The outlook for the commercial aerospace industry remains extremely positive and this is driving strong mergers and acquisitions activity, according to Michael Richter, managing director of the aerospace and defense group at financial advisor and asset manager Lazard. Richter said companies and investors are drawn to strong equity performance, revenues from healthy order backlogs and the perceived opportunity to get a bigger piece of the action at the early stage of an upcycle.
Despite the mounting prospect of another full-blown financial crisis in Europe and diminished airline profitability in many regions, Richter told AIN that companies throughout the aerospace supply chain are benefiting from the increased aircraft build rates announced by Airbus and Boeing in 2011. On top of this, he said the market has been reassured by an apparent end to the uncertainty surrounding the troubled Boeing 787 program and is now seeking to capitalize on opportunities presented by the new A320 neo and Boeing 737 MAX narrowbody developments.
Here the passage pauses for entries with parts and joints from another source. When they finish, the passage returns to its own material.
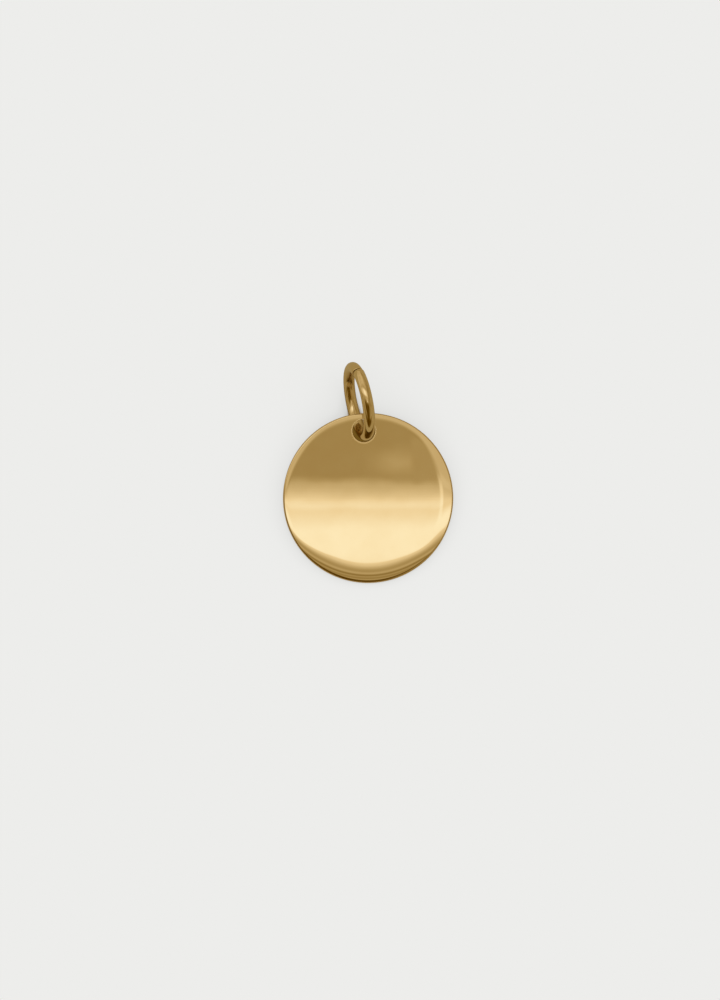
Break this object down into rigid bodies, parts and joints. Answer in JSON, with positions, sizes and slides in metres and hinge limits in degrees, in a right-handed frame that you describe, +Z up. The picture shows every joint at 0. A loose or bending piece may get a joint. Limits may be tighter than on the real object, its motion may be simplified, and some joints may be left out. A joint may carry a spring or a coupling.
{
  "type": "disc pendant",
  "caption": "Flat polished disc charm with softened edges and a small hole near its rim, on an open round jump ring, lying as it is put down.",
  "frame": {"origin": "on the surface that the pendant lies on, under the middle of its outer box", "axes": "+Z up from the surface, out of the disc's face; +Y from the disc towards the jump ring; +X across the disc"},
  "size_m": [0.012, 0.0154, 0.0055],
  "materials": {
    "gold_plated_sheet": "mirror polished gold plating",
    "gold_plated_wire": "bright gold plating on drawn wire"
  },
  "bodies": {
    "root": {"disc": "gold_plated_sheet", "jump_ring": "gold_plated_wire"}
  },
  "joints": []
}
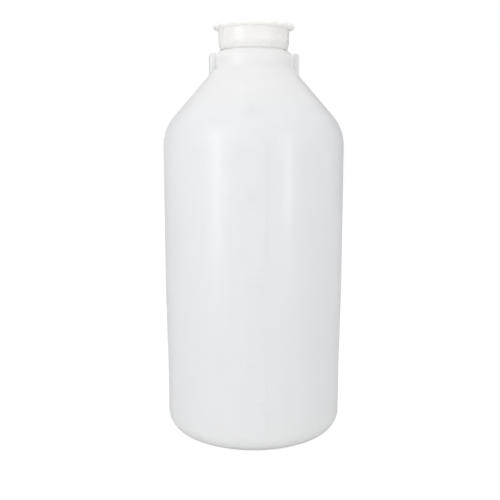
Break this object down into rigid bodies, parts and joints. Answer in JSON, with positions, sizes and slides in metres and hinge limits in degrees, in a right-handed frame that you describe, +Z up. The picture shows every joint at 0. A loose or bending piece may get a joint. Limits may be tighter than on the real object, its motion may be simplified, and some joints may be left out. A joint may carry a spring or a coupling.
{
  "type": "narrow-neck bottle",
  "caption": "Large round translucent plastic bottle with a sloping shoulder, a lugged collar, a raised litre scale and a lobed screw cap.",
  "frame": {"origin": "centre of the base on the surface that the bottle stands on", "axes": "+Z up along the axis of the bottle and its neck, the litre scale on the -Y side, the two lugs of the collar on +X and -X"},
  "size_m": [0.198, 0.1984, 0.4465],
  "materials": {
    "milky_polyethylene": "satin, translucent",
    "cap_plastic": "satin, nearly opaque white",
    "liner_foam": "matt"
  },
  "bodies": {
    "bottle": {"bottle": "milky_polyethylene"},
    "liner": {"sealing_disc": "liner_foam"},
    "cap": {"screw_cap": "cap_plastic"}
  },
  "joints": [
    {"name": "cap_lift", "type": "slide", "parent": "bottle", "child": "liner", "axis": [0, 0, 1], "range_m": [0, 0.0241]},
    {"name": "cap_turn", "type": "hinge", "parent": "liner", "child": "cap", "pos_m": [0, 0, 0.4206], "axis": [0, 0, 1], "range_deg": [0, 1440]}
  ],
  "couplings": [
    {"joint": "cap_lift", "follows": "cap_turn", "m_per_rad": 0.00095493}
  ]
}
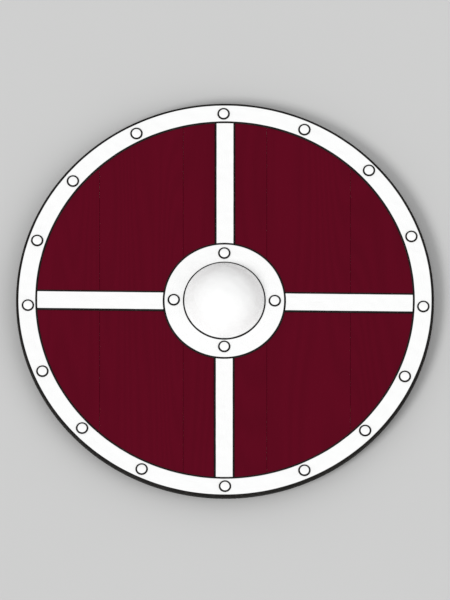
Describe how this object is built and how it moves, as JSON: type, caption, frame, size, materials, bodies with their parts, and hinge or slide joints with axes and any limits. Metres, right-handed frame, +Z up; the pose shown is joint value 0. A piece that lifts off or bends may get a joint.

A new industry commentary published by Lazard ahead of this week’s Farnborough International airshow indicates that there are two competing views between prospective merger and acquisitions players as to what awaits the commercial aerospace sector in the next few years. “The first view is that the current aerospace cycle will continue through, and hold steady beyond, the announced build-rate increases,” said Lazard, which describes this outcome as a “super cycle.”
Alternatively, “the second view is the more traditional commercial aerospace cycle wherein Airbus and Boeing orders, and subsequently deliveries, experience periods of fluctuation stemming from either external events or transitional periods in aircraft model production,” concluded Lazard. In this scenario, deliveries would likely peak and then dip around the middle of the current decade.
But surely, given grave concerns over Europe’s financial foundations, slowing growth in markets like China and the latest downgrade in project airline profits from the International Air Transport Association, the outlook cannot be this optimistic? “To the extent that the market deteriorates the order backlog is at risk,” conceded Richter. “But if it does hold up, then it will be good for suppliers. To the extent that organic growth is at risk, then growth through mergers and acquisitions becomes more important [for companies seeking other sources of growth].”